The second part of the second act is usually featured by matters getting worse: the ‘bad guys close in’. There may be an ‘all is lost moment’  followed by ‘the darkest point’ where the main character appears to have lost everything. At this point he/she learns something new (an epiphany) or finds a new way forward that sets him/her on course for the confrontation of the final Act.

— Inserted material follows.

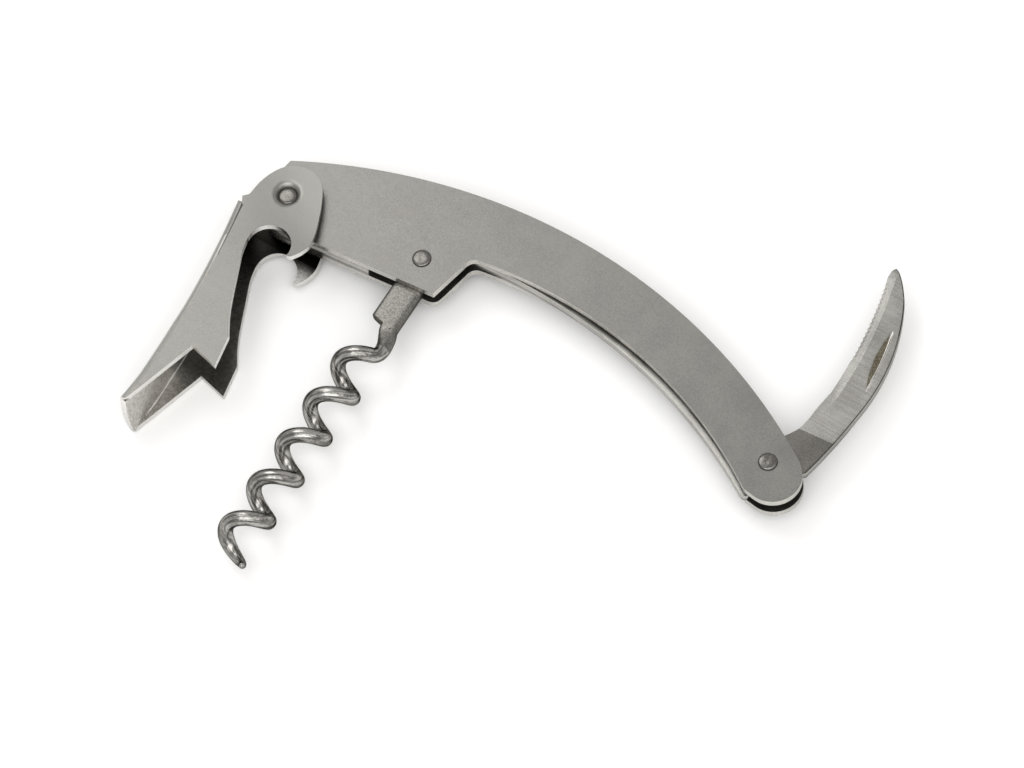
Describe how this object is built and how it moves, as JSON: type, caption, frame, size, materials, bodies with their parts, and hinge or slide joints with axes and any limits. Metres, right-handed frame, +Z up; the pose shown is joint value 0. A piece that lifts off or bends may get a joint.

Syd Field in his book, ‘The Screenwriters workbook’, says the three elements Plot Point 1, Mid-Point and Plot Point 2 are the structural foundation that holds the second Act in place. He offers the following advice to screenwriters, but it is just as relevant to any storyteller:

1. Decide your ending first

2. Choose your opening

3. Choose Plot Point 1

4. Choose plot Point 2

5. Then determine the Mid-Point

Syd Field also talks about two important story progression sequences that often occur in the middle of the first half and middle of the second half of Act 2 called pinch points.  Pinch 1 drives the story forward onto the Mid-Point event; Pinch 2 drives the story forward towards Plot point 2 at the end of the second Act.

Syd Field’s Three-Act Paradigm:

diagramzz

Maybe you’re a writer that thinks the three-act structure is too formulaic and doesn’t follow your genre, such as romance or comedy. It’s for action type stories isn’t it? You may be right; but analysts have mapped the main turning points onto many of the most successful films and books of all genres. Having a three-act structure isn’t the main reason for their success; to be successful they need to be dam good stories, and dam good writers. But not having a solid structure may be the cause of why so many other stories seem to fail.

If you’re a good writer you might not consciously think about structure when your writing. You’re in the moment. Structure maybe something you notice only when your story is complete, and you want to edit and analyse what you’ve got. It doesn’t matter as long as you get it right.